Gen Z is not a “future workforce” consideration.

They are already reshaping leadership expectations — and, more broadly, how we work, live, and engage with the world as consumers and citizens.

What Leaders Often Misinterpret About Gen Z

Many leaders assume Gen Z’s expectations signal fragility or entitlement. In reality, they reflect a generation raised amid financial crises, climate instability, and rapid technological disruption.

Gen Z is not avoiding responsibility — they are questioning systems that no longer feel coherent. Their push for purpose, clarity, and inclusion is less about comfort and more about sustainability: of careers, organisations, and society itself.

This reframing helps leaders move from defensiveness to curiosity.

What Gen Z Is Teaching Leaders About Modern Work

Once those misinterpretations are set aside, what becomes clear is this: Gen Z enters the workplace shaped by constant connectivity, social visibility, climate awareness, and rapid technological change. In my experience, they don’t separate work and life as neatly as previous generations did. Purpose, values, continuous learning, and wellbeing are not “nice-to-haves” — they are foundational to how they engage, perform, and commit.

Recent research reinforces this reality. A January 2026 Harvard Business Review article highlights that while Gen Z is among the most active users of generative AI at work, they are also deeply ambivalent about it. They worry about credibility, fairness, and how their use of AI will be judged — not because they lack confidence, but because they care about integrity and meaning in their work.

Gen Z employees are not asking leaders to lower expectations. They are asking for clearer ones. They want to understand what good performance looks like in a world where technology is evolving faster than organisational norms — and where integrity, fairness, and meaning matter as much as output.

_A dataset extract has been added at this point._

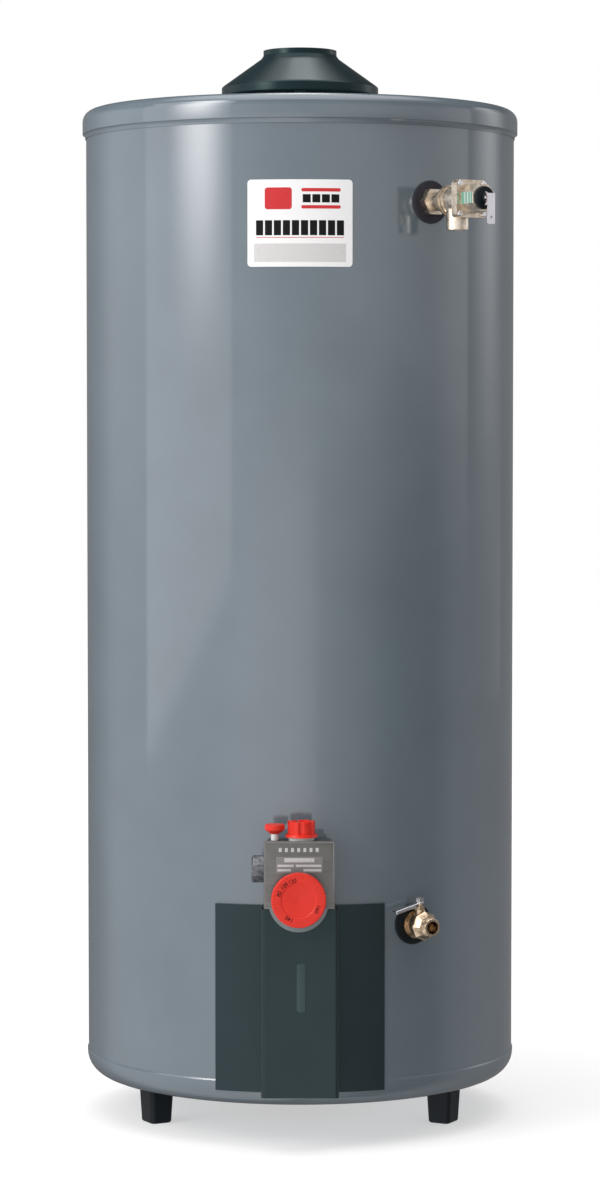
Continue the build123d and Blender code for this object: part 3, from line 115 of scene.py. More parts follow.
def inset(outline, distance):
    """A counter-clockwise outline moved inward by a distance."""
    moved = []
    for i, point in enumerate(outline):
        before = (point - outline[i - 1]).normalized()
        after = (outline[(i + 1) % len(outline)] - point).normalized()
        inward = Vector((-before.y - after.y, before.x + after.x)).normalized()
        moved.append(point + inward * distance / max(MITRE_LIMIT, inward.dot(Vector((-after.y, after.x)))))
    return moved


def box_outline(x0, y0, x1, y1):
    """Corners of an upright rectangle, counter-clockwise."""
    return [(x0, y0), (x1, y0), (x1, y1), (x0, y1)]


def disc_outline(radius, steps):
    """A circle as a counter-clockwise outline."""
    return [
        Vector((radius * cos(2 * pi * k / steps), radius * sin(2 * pi * k / steps)))
        for k in range(steps)
    ]


def stack(bm, place, layers):
    """Closed skin through outlines of the same count at rising heights, capped at both ends."""
    rings = [
        [bm.verts.new(place @ Vector((point[0], point[1], height))) for point in outline]
        for outline, height in layers
    ]
    count = len(rings[0])
    for lower, upper in zip(rings, rings[1:]):
        for i in range(count):
            j = (i + 1) % count
            bm.faces.new((lower[i], lower[j], upper[j], upper[i]))
    bm.faces.new(list(reversed(rings[0])))
    bm.faces.new(rings[-1])


def slab(bm, place, outline, low, high, edge):
    """Flat piece with its upper edge rounded off."""
    layers = [(outline, low)]
    for step in range(4):
        turn = step * pi / 6
        layers.append((inset(outline, edge * (1 - cos(turn))), high - edge * (1 - sin(turn))))
    stack(bm, place, layers)


def ring_slab(bm, place, outline, width, low, high):
    """A flat frame that follows an outline, on its inner side."""
    inner = inset(outline, width)
    loops = [
        [bm.verts.new(place @ Vector((point[0], point[1], height))) for point in line]
        for line, height in ((outline, low), (outline, high), (inner, high), (inner, low))
    ]
    count = len(outline)
    for one, two in zip(loops, loops[1:] + loops[:1]):
        for i in range(count):
            j = (i + 1) % count
            bm.faces.new((one[i], one[j], two[j], two[i]))


def band_slab(bm, place, outer, inner, low, high):
    """A flat strip between two lines of the same count that run the same way."""
    rim = outer + inner[::-1]
    rings = [
        [bm.verts.new(place @ Vector((point.x, point.y, height))) for point in rim]
        for height in (low, high)
    ]
    count = len(rim)
    for i in range(count):
        j = (i + 1) % count
        bm.faces.new((rings[0][i], rings[0][j], rings[1][j], rings[1][i]))
    for i in range(len(outer) - 1):
        for ring in rings:
            bm.faces.new((ring[i], ring[i + 1], ring[count - 2 - i], ring[count - 1 - i]))


def lathe(bm, place, outline, steps=SMALL_ROUND):
    """A closed outline of (radius, height) points turned about the placement's Z axis."""
    rings = []
    for k in range(steps):
        turn = 2 * pi * k / steps
        rings.append([
            bm.verts.new(place @ Vector((point[0] * cos(turn), point[0] * sin(turn), point[1])))
            for point in outline
        ])
    count = len(outline)
    for k in range(steps):
        one, two = rings[k], rings[(k + 1) % steps]
        for i in range(count):
            j = (i + 1) % count
            bm.faces.new((one[i], two[i], two[j], one[j]))


def sheet_outline(points, thickness, bend):
    """Outline of a bent sheet: a line of (radius, height) points and its copy a thickness further in."""
    line = [Vector(point) for point in points]
    other = []
    for i, point in enumerate(line):
        before = (point - line[max(i - 1, 0)]) if i else (line[1] - line[0])
        after = (line[i + 1] - point) if i + 1 < len(line) else before
        side = before.normalized() + after.normalized()
        inward = Vector((-side.y, side.x)).normalized()
        mitre = inward.dot(Vector((-after.y, after.x)).normalized())
        other.append(point + inward * thickness / max(MITRE_LIMIT, mitre))
    return rounded(line + other[::-1], bend)


def wrapped(bm, outline, inner_r, outer_r):
    """A flat outline bent round the jacket as a thin closed sheet; its x becomes distance round the case."""
    def ring(radius):
        return [
            bm.verts.new((radius * sin(p[0] / JACKET_R), -radius * cos(p[0] / JACKET_R), p[1]))
            for p in outline
        ]
    inner, outer = ring(inner_r), ring(outer_r)
    count = len(outline)
    for i in range(count):
        j = (i + 1) % count
        bm.faces.new((inner[i], inner[j], outer[j], outer[i]))
    for i in range(count // 2 - 1):
        low, high = i, count - 1 - i
        bm.faces.new((outer[low], outer[low + 1], outer[high - 1], outer[high]))
        bm.faces.new((inner[high], inner[high - 1], inner[low + 1], inner[low]))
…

Why Reverse Mentorship Is Now a Leadership Imperative

Reverse mentorship is no longer a symbolic gesture or a cultural add-on. It is a leadership capability organisations now need to build deliberately.

In a workplace shaped by AI, shifting values, and evolving consumption behaviours, the assumption that experience flows in one direction no longer holds. Gen Z brings lived insight into digital fluency, social dynamics, customer expectations, and emerging norms — insights that many senior leaders did not grow up with, yet which are now shaping markets and organisations alike.

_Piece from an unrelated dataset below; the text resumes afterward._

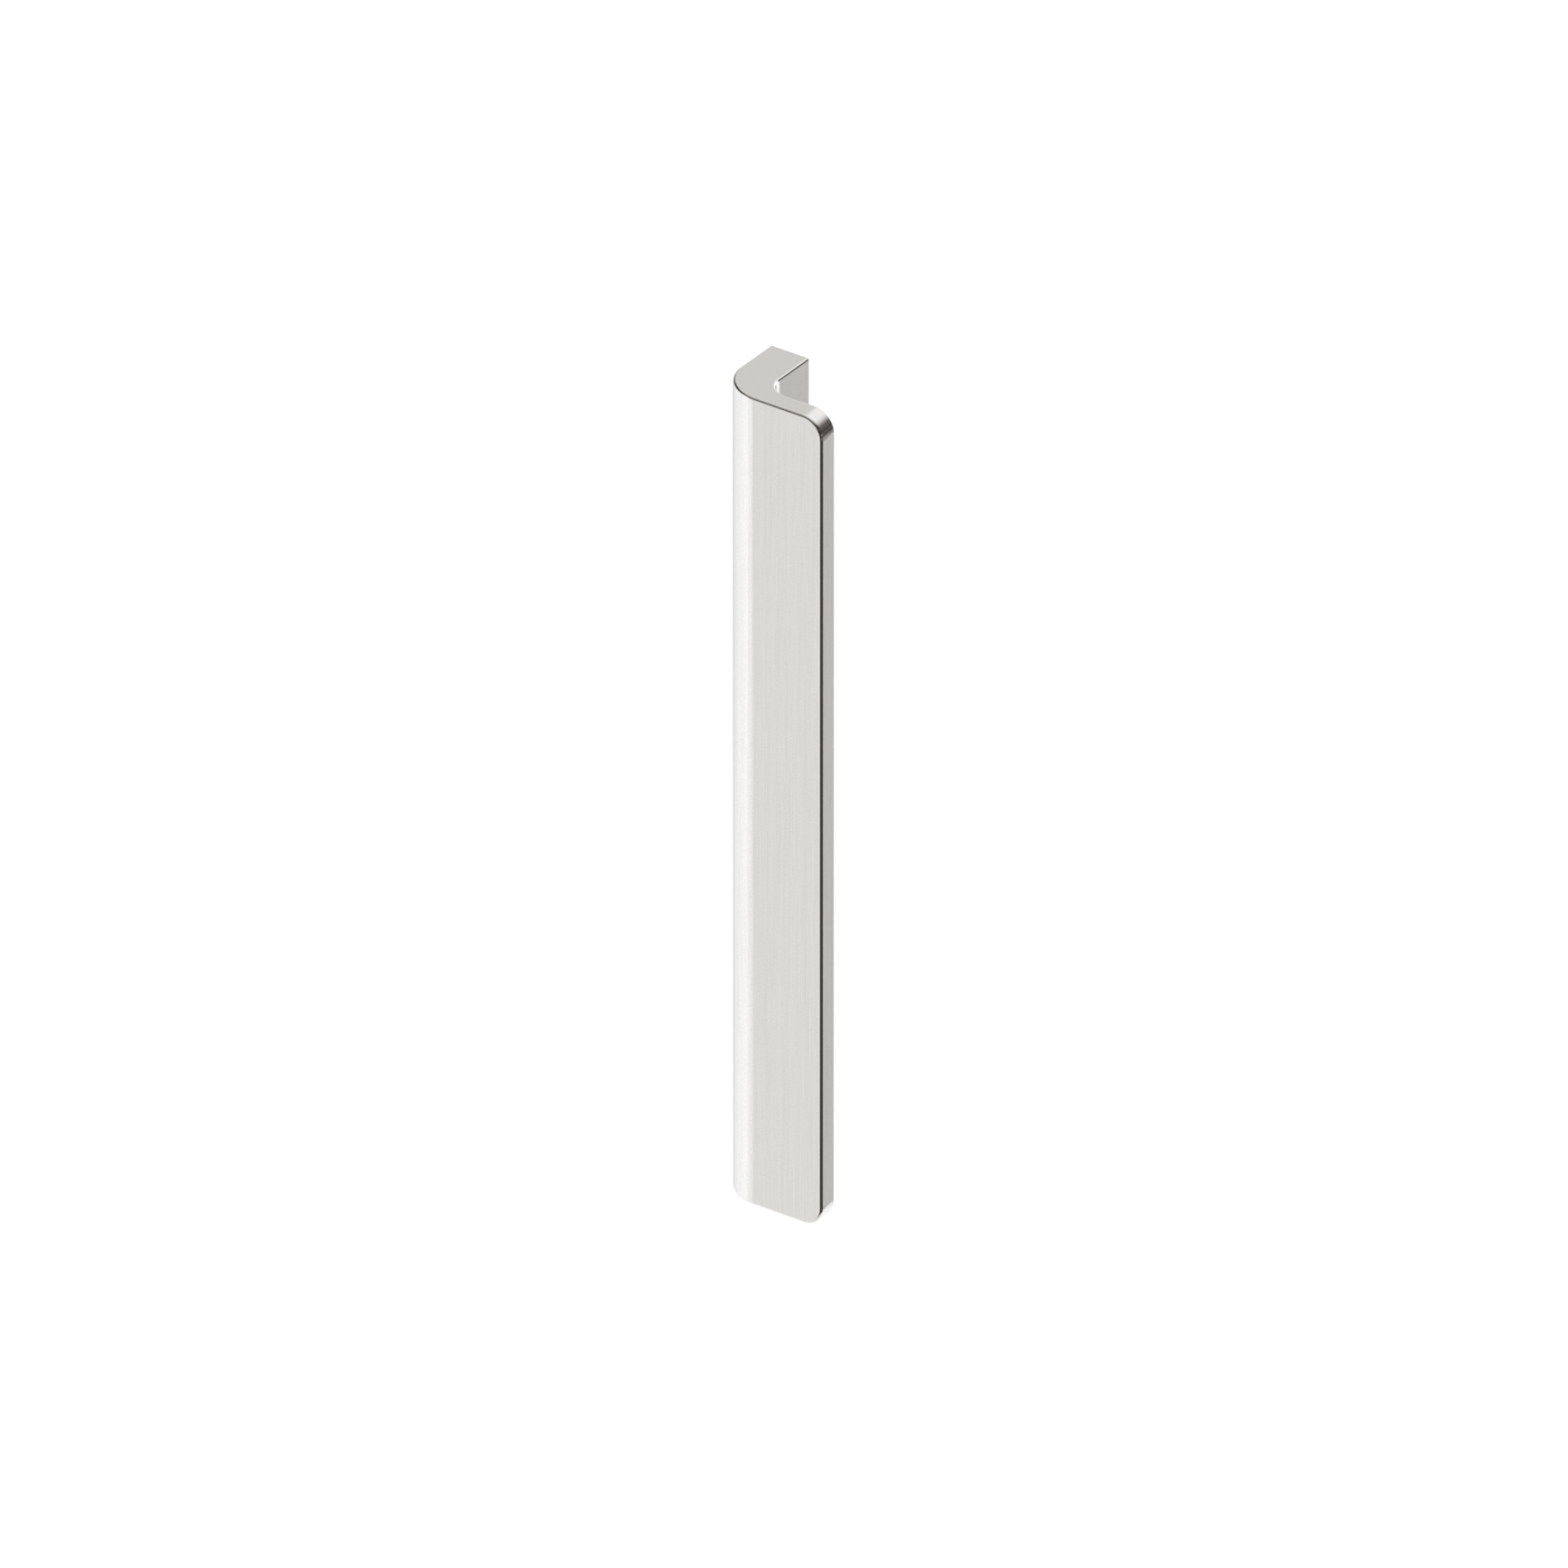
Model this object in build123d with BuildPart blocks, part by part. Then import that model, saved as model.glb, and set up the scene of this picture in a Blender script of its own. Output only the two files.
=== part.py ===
from build123d import *
from math import radians, tan
import os

# Door pull handle: one L-section bar, fixed upright to a door.
# A thick leg stands off the door, and a thinner front plate turns away from it
# at a rounded bend, so that fingers reach behind the plate's free edge.
#
# Frame: Y = 0 is the face that meets the door and +Y points into the door, so
# the front of the handle faces -Y. +Z is up along the bar, and +X runs from the
# leg to the plate's free edge. The origin is midway between the two screw holes,
# on the mounting face. All sizes are in millimetres.

# ---- driving dimensions ----
length = 200.0             # height of the bar, along Z
width = 28.0               # leg's outer face to the plate's free edge, along X
depth = 21.0               # mounting face to front face, along Y
leg_thickness = 10.0       # along X
plate_thickness = 5.0      # along Y
bend_outer_radius = 10.0   # front face into the leg's outer face
bend_inner_radius = 5.0    # leg's inner face into the plate's back face
corner_radius = 5.0        # the plate's two free corners, seen from the front
edge_radius = 0.5          # every visible edge is rounded by this
mount_edge_radius = 0.15   # outline of the mounting face, left crisp so that it sits tight

hole_centres = 160.0       # between the two screw holes, along Z
thread_major_radius = 2.0  # M4 x 0.7: wall of the threaded length, at the thread's root
thread_depth = 9.0         # threaded length, from the mounting face
drill_radius = 1.65        # tap drill
drill_depth = 12.0         # full-diameter depth of the tap drill
drill_point_angle = 118.0  # included angle of the drill's point
mouth_radius = 2.25        # 90 degree countersink at each hole's mouth
mouth_angle = 90.0

# ---- the leg is centred on the screw holes ----
x_out = -leg_thickness / 2         # leg's outer face
x_in = leg_thickness / 2           # leg's inner face
x_free = x_out + width             # plate's free edge
y_front = -depth                   # front face
y_behind = -depth + plate_thickness  # plate's back face

with BuildPart() as pull_handle:
    # L section, seen from above
    with BuildSketch(Plane.XY.offset(-length / 2)) as section:
        with BuildLine():
            Polyline(
                (x_out, 0),
                (x_out, y_front),
                (x_free, y_front),
                (x_free, y_behind),
                (x_in, y_behind),
                (x_in, 0),
                close=True,
            )
        make_face()
        outer_bend = section.vertices().sort_by_distance((x_out, y_front, -length / 2))[0]
        fillet(outer_bend, radius=bend_outer_radius)
        inner_bend = section.vertices().sort_by_distance((x_in, y_behind, -length / 2))[0]
        fillet(inner_bend, radius=bend_inner_radius)
    extrude(amount=length)

    # the plate's two free corners, top and bottom
    fillet(
        pull_handle.edges().filter_by(Axis.Y).group_by(Axis.X)[-1],
        radius=corner_radius,
    )

    # every sharp edge is rounded: all edges but the eight lines where a round
    # runs smoothly into a flat, and the outline of the mounting face
    bend_ends = [
        (x_out, y_front + bend_outer_radius),
        (x_out + bend_outer_radius, y_front),
        (x_in, y_behind + bend_inner_radius),
        (x_in + bend_inner_radius, y_behind),
    ]
    bend_lines = pull_handle.edges().filter_by(Axis.Z).filter_by(
        lambda e: any(
            abs(e.center().X - x) < 0.01 and abs(e.center().Y - y) < 0.01
            for x, y in bend_ends
        )
    )
    corner_ends = [
        (x_free - corner_radius, length / 2),
        (x_free, length / 2 - corner_radius),
        (x_free - corner_radius, -length / 2),
        (x_free, -length / 2 + corner_radius),
    ]
    corner_lines = pull_handle.edges().filter_by(Axis.Y).filter_by(
        lambda e: any(
            abs(e.center().X - x) < 0.01 and abs(e.center().Z - z) < 0.01
            for x, z in corner_ends
        )
    )
    mount_outline = pull_handle.edges().group_by(Axis.Y)[-1]
    sharp_edges = pull_handle.edges() - bend_lines - corner_lines - mount_outline
    fillet(sharp_edges, radius=edge_radius)
    mounting_face = pull_handle.faces().sort_by(Axis.Y)[-1]
    fillet(mounting_face.edges(), radius=mount_edge_radius)

    # two blind threaded holes in the mounting face: a countersunk mouth, the
    # threaded length at the thread's major radius, and the tap drill's end
    mounting_plane = Plane(origin=(0, 0, 0), x_dir=(1, 0, 0), z_dir=(0, 1, 0))
    with Locations(mounting_plane):
        with GridLocations(leg_thickness, hole_centres, 1, 2):
            CounterSinkHole(
                radius=thread_major_radius,
                counter_sink_radius=mouth_radius,
                depth=thread_depth,
                counter_sink_angle=mouth_angle,
            )
            Hole(radius=drill_radius, depth=drill_depth)

    # conical end left by the drill's point
    point_height = drill_radius / tan(radians(drill_point_angle / 2))
    drill_end_plane = mounting_plane.offset(-drill_depth)
    with Locations(drill_end_plane):
        with GridLocations(leg_thickness, hole_centres, 1, 2):
            Cone(
                bottom_radius=drill_radius,
                top_radius=0,
                height=point_height,
                rotation=(180, 0, 0),
                align=(Align.CENTER, Align.CENTER, Align.MIN),
                mode=Mode.SUBTRACT,
            )

pull_handle.part.label = "pull_handle"

os.makedirs("parts", exist_ok=True)
export_step(pull_handle.part, "parts/pull_handle.step")
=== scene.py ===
import math

import bpy
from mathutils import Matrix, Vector


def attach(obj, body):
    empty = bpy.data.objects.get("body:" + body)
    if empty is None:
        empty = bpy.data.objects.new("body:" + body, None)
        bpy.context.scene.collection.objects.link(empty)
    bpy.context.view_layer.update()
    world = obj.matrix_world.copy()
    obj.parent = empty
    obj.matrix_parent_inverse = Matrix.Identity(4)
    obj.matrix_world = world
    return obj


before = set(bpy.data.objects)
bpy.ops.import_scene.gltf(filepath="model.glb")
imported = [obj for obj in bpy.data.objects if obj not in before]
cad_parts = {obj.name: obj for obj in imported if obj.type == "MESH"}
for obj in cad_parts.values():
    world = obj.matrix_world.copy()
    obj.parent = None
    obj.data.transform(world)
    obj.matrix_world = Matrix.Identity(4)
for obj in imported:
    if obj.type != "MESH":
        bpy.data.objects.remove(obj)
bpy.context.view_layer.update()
scene = bpy.context.scene
MM = 0.001

# ---------------------------------------------------------------- node helpers


class Graph:
    """A short way to write shader node trees."""

    def __init__(self, tree):
        self.tree = tree

    def node(self, kind, inputs=None, **props):
        made = self.tree.nodes.new(kind)
        for name, value in props.items():
            setattr(made, name, value)
        for key, value in (inputs or {}).items():
            socket = made.inputs[key]
            if isinstance(value, bpy.types.NodeSocket):
                self.tree.links.new(value, socket)
            else:
                socket.default_value = value
        return made

    def math(self, op, *values, clamp=False):
        made = self.node(
            "ShaderNodeMath", dict(enumerate(values)), operation=op, use_clamp=clamp
        )
        return made.outputs[0]

    def vector(self, op, *values, out="Vector"):
        made = self.node("ShaderNodeVectorMath", dict(enumerate(values)), operation=op)
        return made.outputs[out]

    def ramp(self, value, lo, hi, to_lo=0.0, to_hi=1.0, kind="SMOOTHSTEP"):
        made = self.node(
            "ShaderNodeMapRange",
            {"Value": value, "From Min": lo, "From Max": hi, "To Min": to_lo, "To Max": to_hi},
            interpolation_type=kind,
        )
        return made.outputs["Result"]

    def mix(self, factor, a, b):
        made = self.node(
            "ShaderNodeMix", {"Factor": factor, "A": a, "B": b}, data_type="FLOAT"
        )
        return made.outputs["Result"]

    def noise(self, vector, detail=2.0, rough=0.5):
        made = self.node(
            "ShaderNodeTexNoise",
            {"Vector": vector, "Scale": 1.0, "Detail": detail, "Roughness": rough},
        )
        return made.outputs["Fac"]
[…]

When designed well, reverse mentorship creates structured, two-way learning. Leaders gain a clearer understanding of how their decisions are experienced across generations, while Gen Z gains visibility, confidence, and a stronger sense of belonging. More importantly, it reframes learning as something that flows across the organisation — not just down the hierarchy.

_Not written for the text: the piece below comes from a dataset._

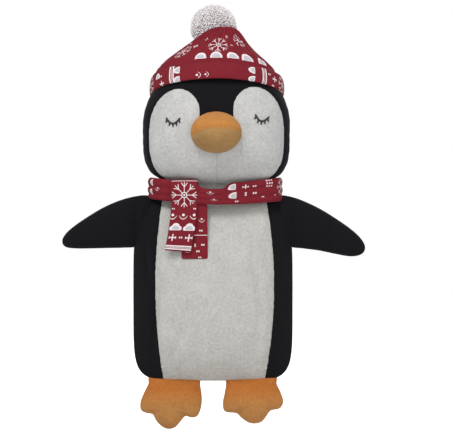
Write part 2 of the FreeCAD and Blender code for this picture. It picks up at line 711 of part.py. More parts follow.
def make_foot(side, sign):
    length = f"sizes.{side}_foot_length"
    form = foot_form(f"foot_form_{side}", sign, length, "0")
    lining = foot_form(f"foot_lining_{side}", sign, length, LINING)
    for part, half in (("top", front_half), ("sole", back_half)):
        outside = common(f"{part}_form_{side}", form, half)
        node(f"foot_{side}_{part}", cut(f"foot_{part}_{side}", outside, lining))
    node(f"foot_{side}_wadding", foot_form(f"foot_filling_{side}", sign, length, FILLING))


# ---------------------------------------------------------------- checks and export


def check_objects():
    """Stops if an object failed to build or a sub-part isn't a sound solid."""
    for obj in doc.Objects:
        if {"Invalid", "Error"} & set(obj.State):
            raise RuntimeError(f"{obj.Name} did not build")
    for obj in nodes:
        if obj.Shape.isNull() or not obj.Shape.isValid() or not obj.Shape.Solids:
            raise RuntimeError(f"{obj.Label} is not a sound solid")


def main():
    head_room = head_form("head_room", "-sizes.fit_gap")
    make_body()
    make_head()
    make_beak(head_room)
    make_hat(head_room)
    make_pompom()
    make_scarf()
    for side, sign in (("left", -1), ("right", 1)):
        make_eye(side, sign)
        make_wing(side, sign)
        make_foot(side, sign)
    doc.recompute()
    check_objects()
    os.makedirs("parts", exist_ok=True)
    for obj in nodes:
        obj.Shape.exportStep(f"parts/{obj.Label}.step")


main()
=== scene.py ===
import json
import math
import random

import bmesh
import bpy
import numpy as np
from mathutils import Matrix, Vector, noise


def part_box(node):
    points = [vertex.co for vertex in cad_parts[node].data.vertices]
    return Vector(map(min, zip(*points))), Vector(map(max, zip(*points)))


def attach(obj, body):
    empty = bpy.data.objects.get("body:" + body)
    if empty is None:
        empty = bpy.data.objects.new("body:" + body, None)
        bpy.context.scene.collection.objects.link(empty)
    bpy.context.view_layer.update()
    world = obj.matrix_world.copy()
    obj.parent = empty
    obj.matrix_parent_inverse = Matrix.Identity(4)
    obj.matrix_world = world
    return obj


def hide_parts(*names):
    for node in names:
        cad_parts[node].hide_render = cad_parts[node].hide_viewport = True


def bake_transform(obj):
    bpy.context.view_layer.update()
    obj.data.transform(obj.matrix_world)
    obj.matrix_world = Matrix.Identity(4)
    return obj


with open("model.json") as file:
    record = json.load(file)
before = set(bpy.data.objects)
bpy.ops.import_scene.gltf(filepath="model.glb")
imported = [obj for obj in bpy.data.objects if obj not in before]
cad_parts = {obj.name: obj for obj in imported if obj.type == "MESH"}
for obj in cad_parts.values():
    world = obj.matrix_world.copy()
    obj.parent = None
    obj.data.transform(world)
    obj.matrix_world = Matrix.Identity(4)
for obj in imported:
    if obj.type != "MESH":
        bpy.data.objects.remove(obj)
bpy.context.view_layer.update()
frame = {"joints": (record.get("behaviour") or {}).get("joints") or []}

bl_info = {
    "name": "Plush penguin",
    "version": (1, 0, 0),
    "blender": (4, 5, 0),
    "location": "3D View > Sidebar > Penguin",
    "description": "Sews the cloth, stuffing, hat and scarf of a plush penguin round its frame",
    "category": "Object",
}

MM = 0.001
SEAM_LAP = 0.5 * MM

# ---------------------------------------------------------------- places, from the frame


def low(node):
    return Vector(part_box(node)[0])


def high(node):
    return Vector(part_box(node)[1])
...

Beyond culture, reverse mentorship also functions as a form of strategic risk management. It helps leaders surface blind spots early — around customer expectations, brand trust, ethical use of technology, and shifting social norms — before those blind spots become reputational or commercial risks. Seen through this lens, reverse mentorship is not about inclusion alone. It is about foresight.

This matters because Gen Z is already influencing how customers choose brands, what employees expect from leadership, how trust is built or lost, and how learning and career progression are defined. Leaders who rely solely on past success models risk misreading both their people and their markets. Those who listen — especially across generations — strengthen relevance, resilience, and long-term performance.

What Leaders Can Do, Practically

Based on what I see working in practice, leaders can start here:

  • Formalise reverse mentoring with clear intent and outcomes
  • Invite Gen Z into strategic conversations, not just execution
  • Clarify norms around AI and performance, reducing hidden anxiety
  • Reward learning, curiosity, and ethical judgement, not just speed
  • Model openness — curiosity from the top sets the tone for the culture

I’ve seen teams thrive when leaders stop trying to have all the answers and instead create the conditions for shared learning.

The Bigger Cultural Shift

At its core, reverse mentorship is not about age. It’s about humility, relevance, and adaptability.

Organisations that embrace it tend to build cultures where:

  • Learning flows in all directions
  • Differences are leveraged, not tolerated
  • Purpose and performance reinforce each other
  • Leadership evolves with the world — not behind it

Closing Thought

Reverse mentorship is not about giving Gen Z a seat at the table. It’s about redefining the table itself.

Leaders who learn from their youngest colleagues don’t just adapt to the future. They help shape it.